I started out with a selection of code repositories and files, but I have recently combined the various components into a single Open Source Github Repository.  This contains Hoverboard Firmware, Joystick Interface code, schematics and PCB designs, as well some CAD files for basic metalwork.  

3) Manufacture

Whenever I embark on a meaningful project, I always assume that at some point I may want to reproduce it, so I will always opt for Engineered components rather than makeshift.  I invariably end up re-using components on latter projects so this inevitably save me future time.  For example, if I'm developing an electronic circuit, I always quickly transition to a manufactured printed circuit board rather than a proto-board.   

In the case of this project, I have already produced three iterations of two different printed circuit boards.  Consequently, the Eagle CAD files for manufacturing the latest BluJoy Joystick controllers are included in the new combined github repository.

Likewise, I hand cut two custom mounting plates to adapt the hoverboard to the Jenx Multi-stander.  But once I had verified the dimensions, I drew up the plates using Autodesk Inventor, and shipped the files to a Laser Cutting shop to fabricate several more sets of plates.  I now knew that I could replicate this generic mounting system and use it on a wide range of devices.

4) Completeness.

The concept for this project has been through several major direction changes, and the current implementation is in the refinement stage.  

The primary output of this project is a modified Hoverboard, combined with a wireless Joystick interface board.  These are the essential components required to adapt a wheeled device to a motorized device.  The secondary output of this project is a range of recommended implementations (instructions/hacks) that show how the primary components can be used in specific applications.

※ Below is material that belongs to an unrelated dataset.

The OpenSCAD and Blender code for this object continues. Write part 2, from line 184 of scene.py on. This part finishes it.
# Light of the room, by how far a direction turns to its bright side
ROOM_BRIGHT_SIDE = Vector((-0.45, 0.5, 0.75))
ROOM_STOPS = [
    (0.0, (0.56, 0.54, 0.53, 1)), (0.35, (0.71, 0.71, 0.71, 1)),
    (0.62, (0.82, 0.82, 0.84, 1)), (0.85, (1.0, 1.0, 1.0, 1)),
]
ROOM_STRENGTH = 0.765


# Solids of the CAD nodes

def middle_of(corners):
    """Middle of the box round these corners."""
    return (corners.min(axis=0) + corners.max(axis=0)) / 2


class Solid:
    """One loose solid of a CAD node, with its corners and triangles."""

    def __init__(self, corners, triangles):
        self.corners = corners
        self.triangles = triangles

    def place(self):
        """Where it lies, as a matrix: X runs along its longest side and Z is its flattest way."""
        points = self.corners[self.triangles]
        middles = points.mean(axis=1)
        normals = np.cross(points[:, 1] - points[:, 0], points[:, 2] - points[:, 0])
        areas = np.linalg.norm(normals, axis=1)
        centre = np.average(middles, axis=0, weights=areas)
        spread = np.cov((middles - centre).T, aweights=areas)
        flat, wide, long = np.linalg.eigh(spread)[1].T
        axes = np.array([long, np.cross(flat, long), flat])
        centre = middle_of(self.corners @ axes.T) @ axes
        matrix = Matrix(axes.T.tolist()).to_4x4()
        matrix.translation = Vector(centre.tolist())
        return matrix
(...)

The primary system components are in slightly different states of completion:

        a) Hoverboard Firmware: Well developed and stable.  Complete.

        b) Joystick Software: Basic Functionality complete.  Still needs expanded features.

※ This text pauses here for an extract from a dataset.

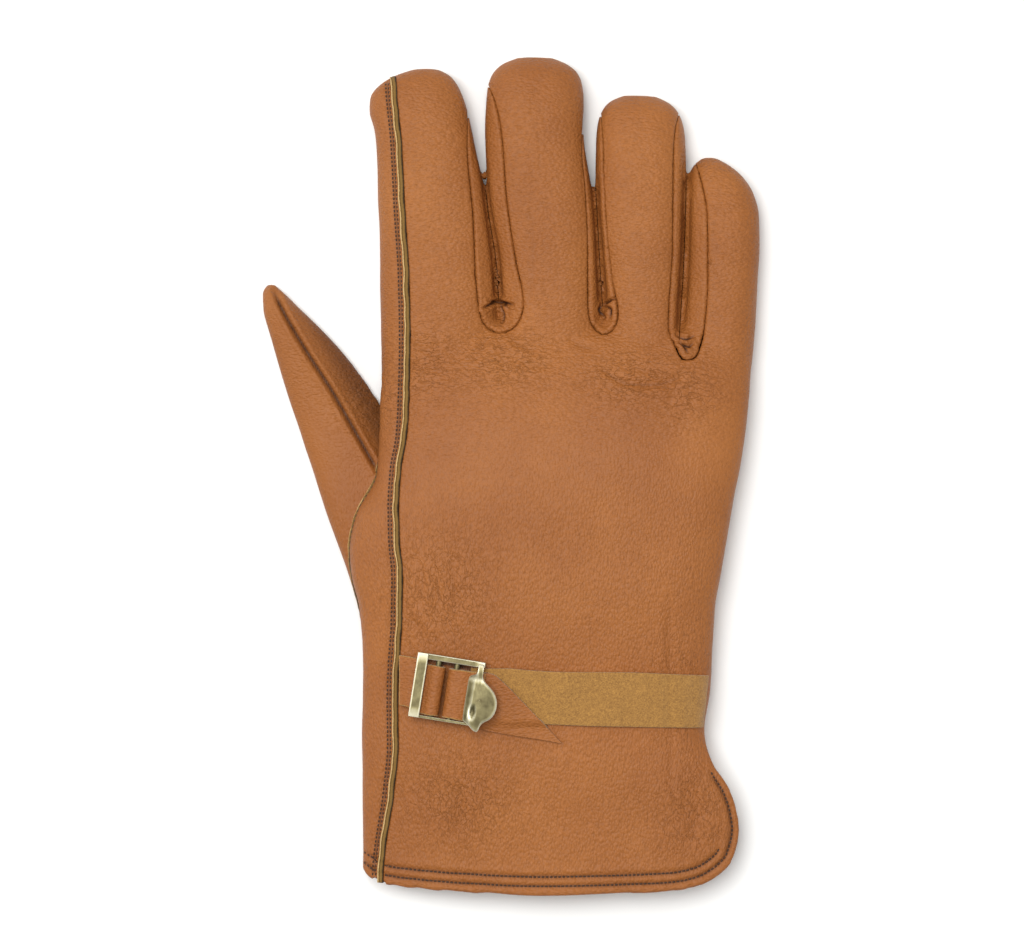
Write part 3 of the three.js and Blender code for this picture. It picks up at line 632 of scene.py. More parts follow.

        c) Joystick Electronics: 2nd Generation ready for testing.  

        d) Joystick Mechanical:  Off-The-Shelf solutions working.  Needs more innovation.

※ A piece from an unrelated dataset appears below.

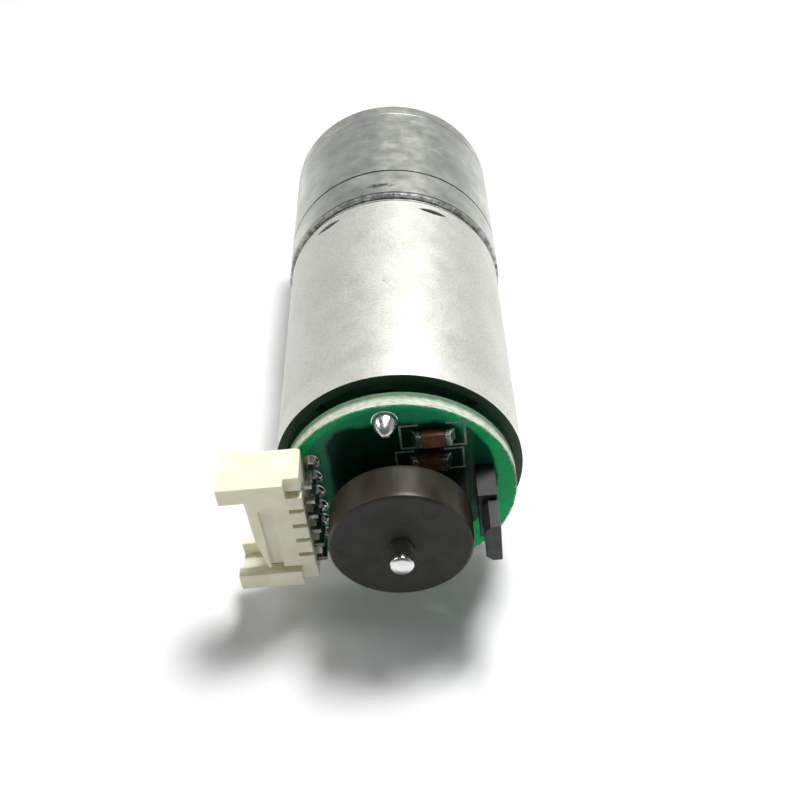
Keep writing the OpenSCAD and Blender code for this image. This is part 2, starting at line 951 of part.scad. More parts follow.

The tasks that remain are:

        1) Add features to Joystick Firmware:  Multiple Speed Modes, & Analog Joystick.

        2) Explore new joystick designs to enable more gross movement.

        3) Document the process of breaking down the hoverboard and adding the mounting plates.

        4) Finalize the DIY Mobile Car Seat concept and produce construction docs.

5) Future Plans.

If Prize funds became available, they would be used to create "Mobility Kits" that could be requested by hackers to motorize an Assistive device.